After April of this year, I was wondering if I hadn’t made a huge mistake getting so excited about what was clearly a strikeout machine, at least at the Double A level. The Cardinals challenged DeJong with an aggressive assignment to Springfield to begin his first full pro season, and early on it looked as if they may have pushed him faster than he was ready to go.
There’s a silver lining to every cloud, though, and there’s some good news in this story: DeJong, after a brutal start to the season that saw him striking out over 30% of the time, improved. By the end of the year, he had pulled his batting average up to .260. and lowered his strikeout rate to just over 26%. Still higher than you want to see from a top prospect in Double A, of course, but for a college senior draftee making his Double A debut less than a year after being drafted, it’s not the worst thing in the world. And there was still that power.
DeJong clearly had a tough time adjusting to the higher level pitching he faced in Springfield, as his walk rate dropped to just 7.2%, but that was also better at the end of the season than at the beginning. He went to the Arizona Fall League and, just to prove it’s not all sunshine and lollipops, put up a miserable 50 wRC+ in prospect finishing school. Ergo, he’s probably not quite finished just yet.
There’s one other really interesting thing about Paul DeJong at this point: after playing a fairly solid third base in both his debut and first full seasons, the Cardinals made the decision this autumn to move him over to shortstop. I honestly don’t know quite what to make of the move; at the time of his being drafted, I know I commented on his positional versatility from college and posited the Cards might be looking for their own Ben Zobrist-y sort of super utility guy. But a move to shortstop feels like a very strange decision. I’m not sure I buy it; taking a college catcher and turning him into an average third baseman, then continuing the vector on to shortstop, seems too unusual a trajectory to me. If pressed, I would still expect the move is to try and build versatility for DeJong as he pushes toward the big leagues.
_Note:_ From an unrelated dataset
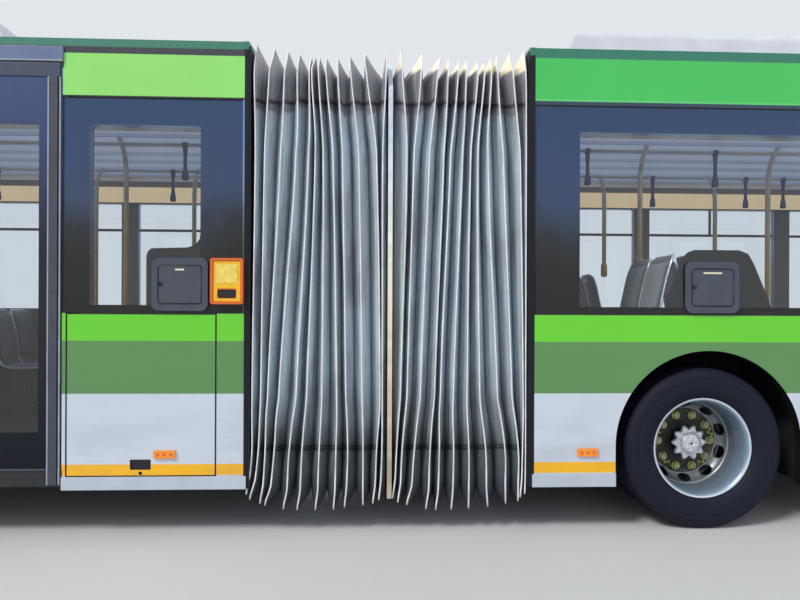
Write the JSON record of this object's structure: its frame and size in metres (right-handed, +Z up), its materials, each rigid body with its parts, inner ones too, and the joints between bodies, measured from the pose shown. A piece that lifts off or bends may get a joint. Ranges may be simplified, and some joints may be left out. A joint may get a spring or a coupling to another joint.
{
  "type": "articulated bus",
  "caption": "Low-floor articulated city bus: two hollow saloon sections joined by a turntable under a pleated bellows, with steered front wheels and twin rear wheels.",
  "frame": {"origin": "on the ground, under the middle of the bus's length and width", "axes": "+X towards the front, +Y towards the left side, +Z up"},
  "size_m": [17.9508, 3.03, 3.08],
  "materials": {
    "green_paint": "banded green and white coach paint, gloss",
    "white_paint": "white coach paint, gloss",
    "roof_paint": "off-white coach paint with a teal side rail",
    "dark_metal": "dark satin enamel",
    "chassis_metal": "black chassis enamel, matt",
    "silver_rim": "silver enamel, satin",
    "glazing": "tinted safety glass with a black edge",
    "screen_glass": "lightly tinted laminated glass",
    "tyre_rubber": "worn tyre rubber",
    "bellows_fabric": "coated blue-grey fabric, weathered",
    "hoop_metal": "cream enamelled aluminium",
    "seat_shell": "grey moulded shells",
    "yellow_tube": "ochre-yellow enamelled tube",
    "black_plastic": "black grained plastic",
    "orange_box": "orange moulded plastic",
    "lamp_lens": "amber lens",
    "engine_iron": "dark cast iron"
  },
  "bodies": {
    "front_section": {"bellows_front": "bellows_fabric", "bellows_rear": "bellows_fabric", "cab_fittings": "black_plastic", "front_axle": "chassis_metal", "front_door": "dark_metal", "front_flap": "black_plastic", "front_floor": "chassis_metal", "front_handrails": "yellow_tube", "front_lamps": "lamp_lens", "front_pods": "white_paint", "front_portal": "dark_metal", "front_roof": "roof_paint", "front_seats": "seat_shell", "front_wall_left": "green_paint", "front_wall_right": "green_paint", "front_windows": "glazing", "middle_axle": "chassis_metal", "middle_door": "dark_metal", "mirrors": "black_plastic", "nose": "white_paint", "turntable_base": "chassis_metal", "windscreen": "screen_glass"},
    "rear_section": {"rear_wall_left": "green_paint", "rear_wall_right": "green_paint", "rear_roof": "roof_paint", "rear_pods": "white_paint", "rear_floor": "chassis_metal", "tail": "white_paint", "rear_windows": "glazing", "rear_door": "dark_metal", "rear_portal": "dark_metal", "turntable_head": "chassis_metal", "rear_seats": "seat_shell", "rear_handrails": "yellow_tube", "rear_lamps": "lamp_lens", "rear_flap": "black_plastic", "wall_box": "orange_box", "engine": "engine_iron", "drive_axle": "chassis_metal"},
    "middle_hoop": {"middle_hoop": "hoop_metal"},
    "knuckle_left": {"knuckle_left": "chassis_metal"},
    "knuckle_right": {"knuckle_right": "chassis_metal"},
    "side_lid": {"side_lid": "green_paint"},
    "engine_lid": {"engine_lid": "white_paint"},
    "cab_door": {"cab_door": "black_plastic"},
    "front_wheel_left": {"front_tyre_left": "tyre_rubber", "front_rim_left": "silver_rim"},
    "front_wheel_right": {"front_tyre_right": "tyre_rubber", "front_rim_right": "silver_rim"},
    "middle_wheel_left": {"middle_tyre_left": "tyre_rubber", "middle_rim_left": "silver_rim"},
    "middle_wheel_right": {"middle_tyre_right": "tyre_rubber", "middle_rim_right": "silver_rim"},
    "drive_wheel_left": {"drive_tyre_left": "tyre_rubber", "drive_rim_left": "silver_rim"},
    "drive_wheel_right": {"drive_tyre_right": "tyre_rubber", "drive_rim_right": "silver_rim"}
  },
  "joints": [
    {"name": "articulation", "type": "hinge", "parent": "front_section", "child": "rear_section", "pos_m": [-1.46, 0, 0.25], "axis": [0, 0, 1], "range_deg": [-47, 47], "deforming": ["bellows_front", "bellows_rear"]},
    {"name": "hoop_turn", "type": "hinge", "parent": "front_section", "child": "middle_hoop", "pos_m": [-1.46, 0, 0.25], "axis": [0, 0, 1], "range_deg": [-23.6, 23.6]},
    {"name": "steer_left", "type": "hinge", "parent": "front_section", "child": "knuckle_left", "pos_m": [6.265, 1.017, 0.4785], "axis": [0, 0, 1], "range_deg": [-42, 42]},
    {"name": "steer_right", "type": "hinge", "parent": "front_section", "child": "knuckle_right", "pos_m": [6.265, -1.017, 0.4785], "axis": [0, 0, 1], "range_deg": [-42, 42]},
    {"name": "side_lid_swing", "type": "hinge", "parent": "rear_section", "child": "side_lid", "pos_m": [-2.868, -1.269, 1.258], "axis": [-1, 0, 0], "range_deg": [0, 85]},
    {"name": "engine_lid_swing", "type": "hinge", "parent": "rear_section", "child": "engine_lid", "pos_m": [-8.9625, 0, 1.387], "axis": [0, 1, 0], "range_deg": [0, 85]},
    {"name": "cab_door_swing", "type": "hinge", "parent": "front_section", "child": "cab_door", "pos_m": [7.165, 0.16, 0.9], "axis": [0, 0, -1], "range_deg": [0, 95]},
    {"name": "front_left_roll", "type": "hinge", "parent": "knuckle_left", "child": "front_wheel_left", "pos_m": [6.265, 0.962, 0.4785], "axis": [0, 1, 0], "continuous": true},
    {"name": "front_right_roll", "type": "hinge", "parent": "knuckle_right", "child": "front_wheel_right", "pos_m": [6.265, -0.962, 0.4785], "axis": [0, 1, 0], "continuous": true},
    {"name": "middle_left_roll", "type": "hinge", "parent": "front_section", "child": "middle_wheel_left", "pos_m": [0.411, 0.962, 0.4785], "axis": [0, 1, 0], "continuous": true},
    {"name": "middle_right_roll", "type": "hinge", "parent": "front_section", "child": "middle_wheel_right", "pos_m": [0.411, -0.962, 0.4785], "axis": [0, 1, 0], "continuous": true},
    {"name": "drive_left_roll", "type": "hinge", "parent": "rear_section", "child": "drive_wheel_left", "pos_m": [-5.625, 0.962, 0.4785], "axis": [0, 1, 0], "continuous": true},
    {"name": "drive_right_roll", "type": "hinge", "parent": "rear_section", "child": "drive_wheel_right", "pos_m": [-5.625, -0.962, 0.4785], "axis": [0, 1, 0], "continuous": true}
  ],
  "couplings": [
    {"joint": "hoop_turn", "follows": "articulation", "ratio": 0.5},
    {"joint": "steer_right", "follows": "steer_left", "ratio": 1}
  ]
}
But, if there’s any real chance at all he could play even a passable, slightly below-average shortstop every day, then he immediately becomes a very different kind of prospect....
Player Comp: I’m hoping for DeJong to improve his plate approach back toward something more like what we saw from him in his pro debut, but the flexibility, right/right profile, and plus power map fairly well onto the Cards’ current super utility guy, Jedd Gyorko.